The hot water required to initially mash the grain and then rinse the malt of sugars after the mash has been completed is heated up in my brewpots. I usually brew six gallons (23L) of beer at a time and split the batch into 2 three gallon batches. I boil this in two 20L cheapo stainless steel pots right on my kitchen stovetop, which I obtained for $16 each.

Immersion Chiller

Well, this is a pretty ugly variation of a copper immersion wort chiller. I bought a 25' long boxed roll of soft copper tubing and bent both ends so that the ends would sit outside of my brewpot. This is to ensure that no water could drop into the pot if there is a leak. To either end, I attached portion of an old siphon hose I had laying around.

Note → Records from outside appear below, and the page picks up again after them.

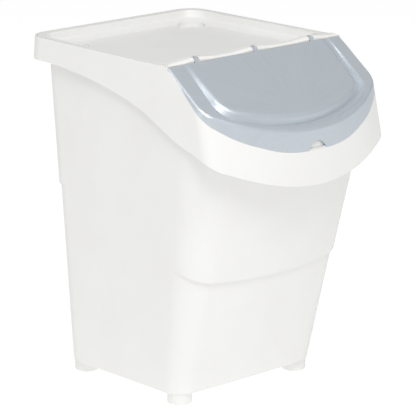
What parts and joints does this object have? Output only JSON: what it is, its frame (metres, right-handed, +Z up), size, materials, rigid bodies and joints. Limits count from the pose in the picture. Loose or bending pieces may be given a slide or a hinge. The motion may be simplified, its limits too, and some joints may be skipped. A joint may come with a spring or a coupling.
{
  "type": "pet food bin",
  "caption": "Stackable tapered storage bin with corner feet, flared collar and front lip, sunk stacking cover and a hinged sloping front flap with a finger notch.",
  "frame": {"origin": "middle of the bounding box on the floor, under the four feet", "axes": "+Z up, the flap faces -Y, +X to the right of someone who faces the flap from behind it"},
  "size_m": [0.3032, 0.3991, 0.4551],
  "materials": {
    "white_plastic": "satin moulded polypropylene, fine texture",
    "grey_plastic": "smooth blue-grey moulded polypropylene, soft gloss"
  },
  "bodies": {
    "tub": {"tub": "white_plastic"},
    "top_cover": {"top_cover": "white_plastic"},
    "flap": {"flap": "grey_plastic"}
  },
  "joints": [
    {"name": "cover_lift", "type": "slide", "parent": "tub", "child": "top_cover", "axis": [0, 0, 1], "range_m": [0, 0.12]},
    {"name": "flap_hinge", "type": "hinge", "parent": "top_cover", "child": "flap", "pos_m": [0, -0.073, 0.4475], "axis": [-1, 0, 0], "range_deg": [0, 130]}
  ]
}
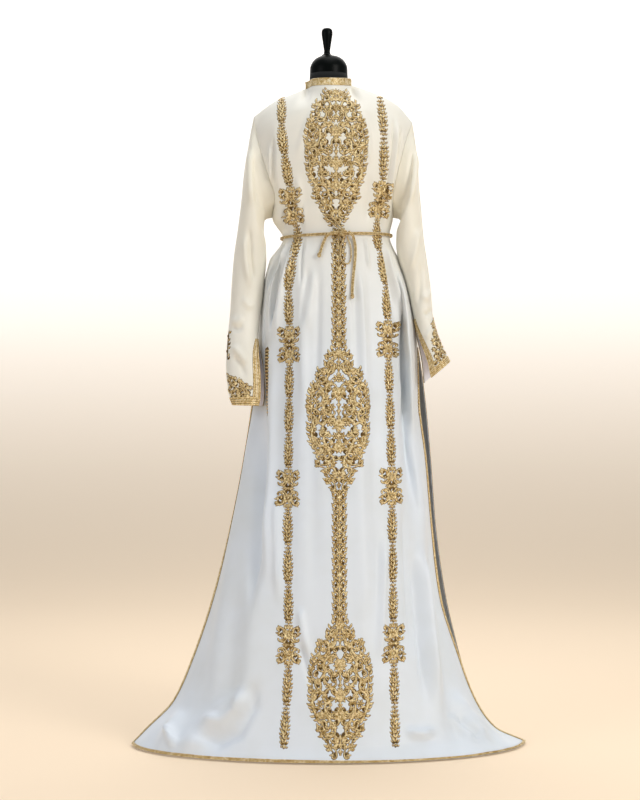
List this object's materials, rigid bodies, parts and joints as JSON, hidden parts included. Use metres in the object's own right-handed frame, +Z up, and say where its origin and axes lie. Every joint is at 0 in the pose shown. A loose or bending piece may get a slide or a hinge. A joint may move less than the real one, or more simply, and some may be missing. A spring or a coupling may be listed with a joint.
{
  "type": "moroccan kaftan on a limbless dress form",
  "caption": "Long ivory satin kaftan with gold embroidery down the back, gold braid edges, side slits and a tied cord belt, worn on a black dress form with a round stand.",
  "frame": {"origin": "centre of the underside of the stand's round base, on the floor", "axes": "+Z up along the stand; -Y is the way the wearer's back faces, so +X is the wearer's right"},
  "size_m": [0.9174, 0.5613, 1.686],
  "materials": {
    "satin": "satin",
    "sleeve_satin": "satin",
    "gold_braid": "metallic thread",
    "gold_embroidery": "metallic thread",
    "belt_cord": "metallic thread",
    "black_jersey": "matt",
    "black_lacquer": "gloss"
  },
  "bodies": {
    "root": {"back_panel": "satin", "front_panel_left": "satin", "front_panel_right": "satin", "sleeve_left": "sleeve_satin", "sleeve_right": "sleeve_satin", "cuff_braid_left": "gold_braid", "cuff_braid_right": "gold_braid", "back_edge_braid": "gold_braid", "front_edge_braid_left": "gold_braid", "front_edge_braid_right": "gold_braid", "neck_band": "gold_braid", "neck_edge_braid": "gold_braid", "front_knots": "gold_braid", "slit_ladder_left": "gold_braid", "slit_ladder_right": "gold_braid", "cuff_embroidery_left": "gold_embroidery", "cuff_embroidery_right": "gold_embroidery", "medallion_upper": "gold_embroidery", "medallion_middle": "gold_embroidery", "medallion_lower": "gold_embroidery", "column_upper": "gold_embroidery", "column_lower": "gold_embroidery", "side_column_left": "gold_embroidery", "side_column_right": "gold_embroidery", "belt_ring": "belt_cord", "belt_knot": "belt_cord", "tail_left": "belt_cord", "tail_right": "belt_cord", "loop_lower": "belt_cord", "loop_upper": "belt_cord", "end_knot_left": "belt_cord", "end_knot_right": "belt_cord", "form_torso": "black_jersey", "neck_cap": "black_lacquer", "finial": "black_lacquer", "stand_pole": "black_lacquer", "stand_base": "black_lacquer"}
  },
  "joints": []
}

One end attaches to my pressure bottle washer which goes on my kitchen sink tap & the other end is directed to a plastic garbage can to keep the hot waste water for future use in watering the garden. In the wintertime, it goes into the drain, because I just don't need more ice or snow. This cost me about $20.

Gooseneck Siphoner

After chilling the wort, it must be transferred into a fermenter. The quality of the beer can improve if the hops and break material are removed from the beer. One way to do this is to siphon the beer off of the waste material. This is a length of soft copper tubing to which I drilled several small holes in the bottom. Since I use hop pellets, I found that it would clog. To solve that problem, I added a length of stainless steel braided hose & clamped it onto the copper. To transfer the wort to the fermenter, I simply use a length of 3/8" ID vinyl hose with a hose clamp. Total cost is approximately $12.